9. The device of claim 8 wherein elements for gauging relative movement of the mouse, monitoring operation of the clicker buttons, and transmitting data relative to the movements and operation to a host are all implemented in the forward portion.

10. The device of claim 8 wherein the mouse is an optical mouse having an optical interface for monitoring movement of the mouse on a surface.

11. The device of claim 8 wherein the mouse is a wireless mouse, transmitting position information to a host wirelessly.

12. A mouse pad comprising: a substantially flat surface for engaging a portion of a mouse pointer device; anda charging station comprising a pair of upward-extending electrodes for engaging electrodes of a mouse pointer device for charging a power supply in the mouse device.
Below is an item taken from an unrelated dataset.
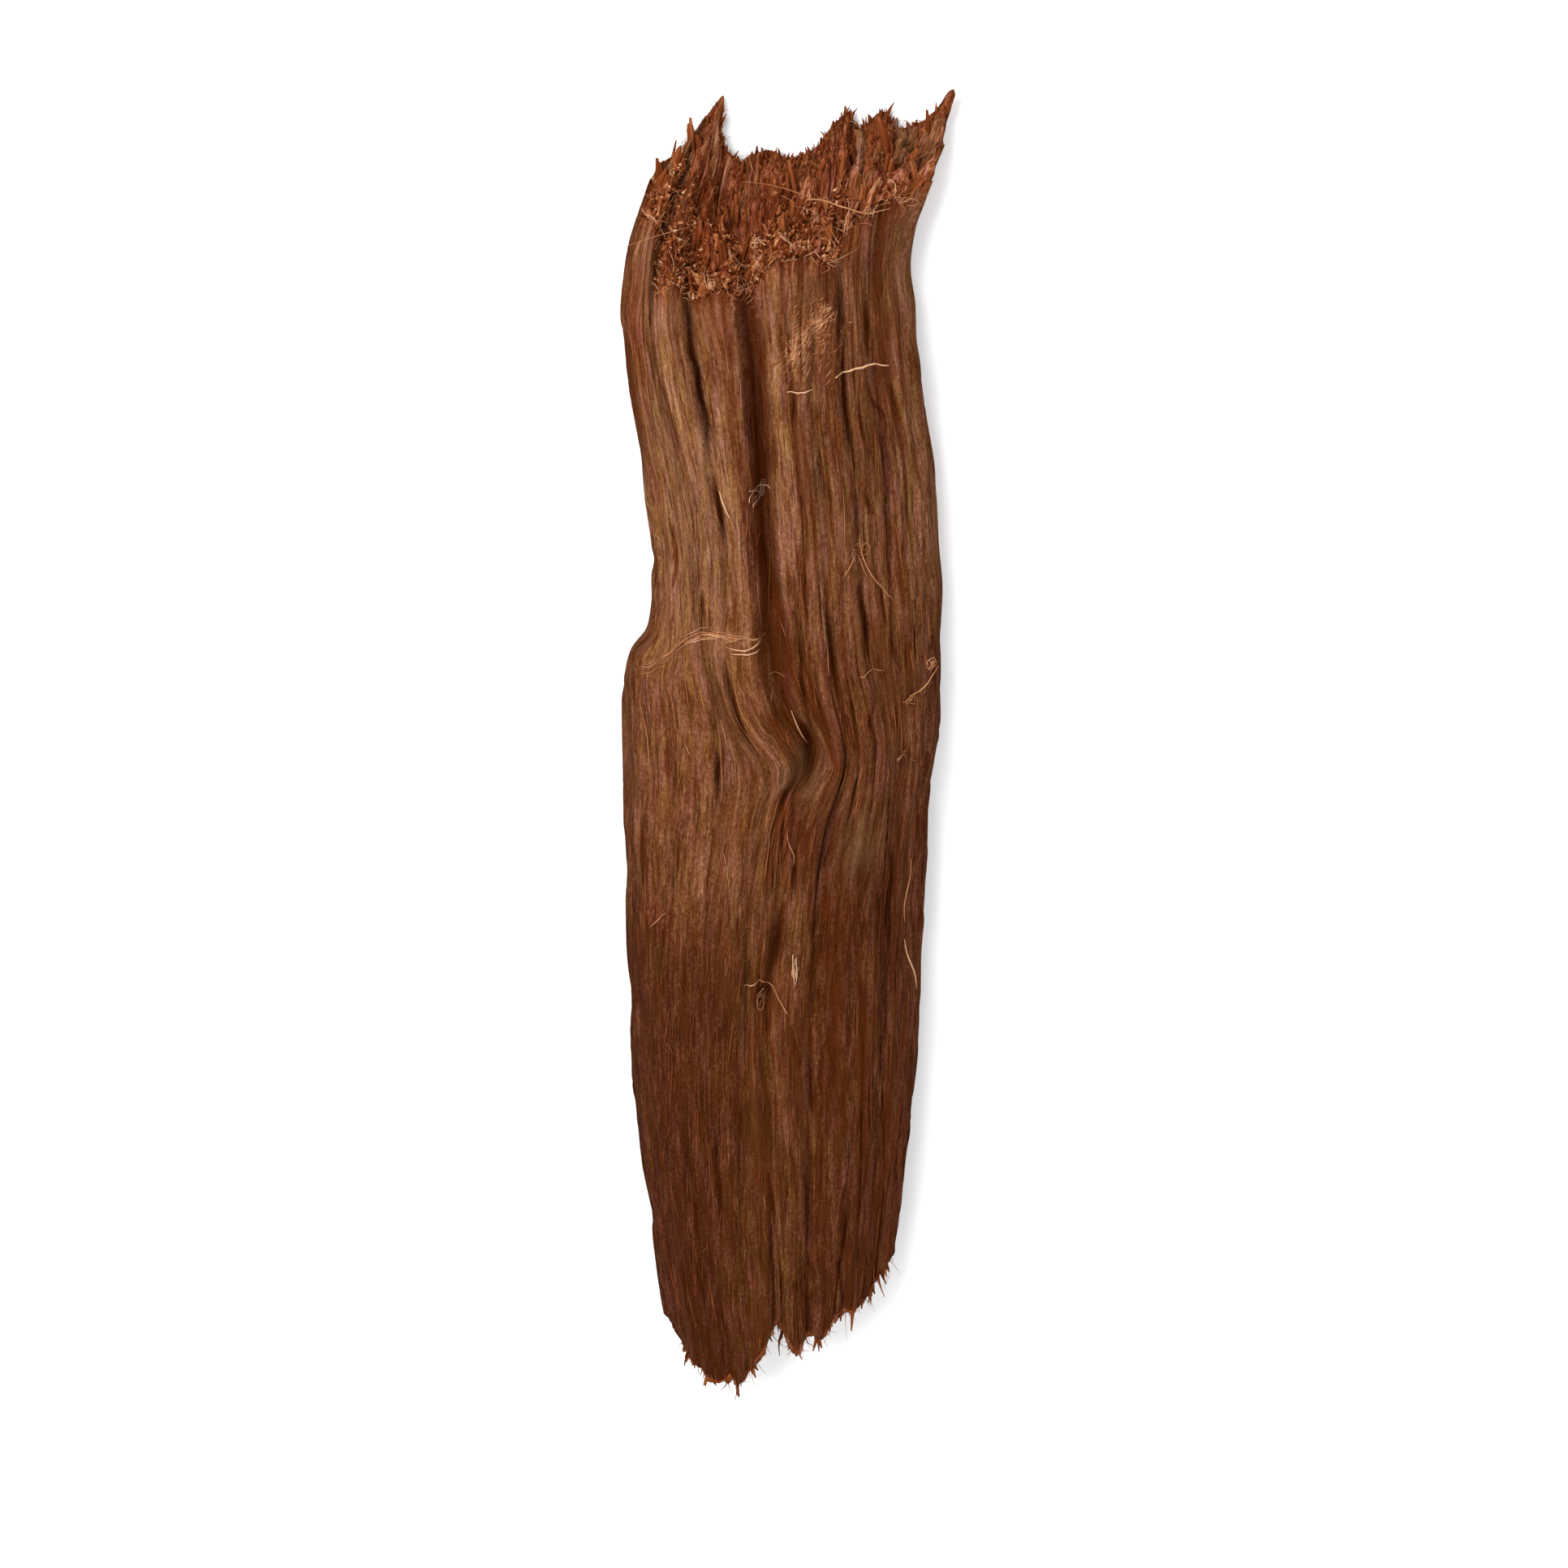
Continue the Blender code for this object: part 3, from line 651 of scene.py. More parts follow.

13. The mouse pad of claim 12 further comprising an extensible USB cable having a male USB connector for engaging a USB port of a host, and two or more female USB ports, the mouse pad serving as a USB hub.

14. The mouse pad of claim 12 comprising an upper portion and a separate lower tilt pad having a planar upper surface tilted at an angle with a planar lower surface, the lower tilt pad rotatable so the angle of the substantially flat surface for engaging a portion of a mouse pointer device may be angles in a variety of ways relative to a support surface upon which the mouse pad is supported.

15. The mouse pad of claim 14 wherein the upper surface of the lower tilt pad and a bottom surface of the upper portion have an engagement interface whereby the upper portion and lower tilt pad may be connected.

16. The mouse pad of claim 15 wherein the engagement interface comprises a set of openings in one of the upper portion and the lower tilt pad, and a matching set of snap-in extensions in the other of the upper portion and the lower tilt pad.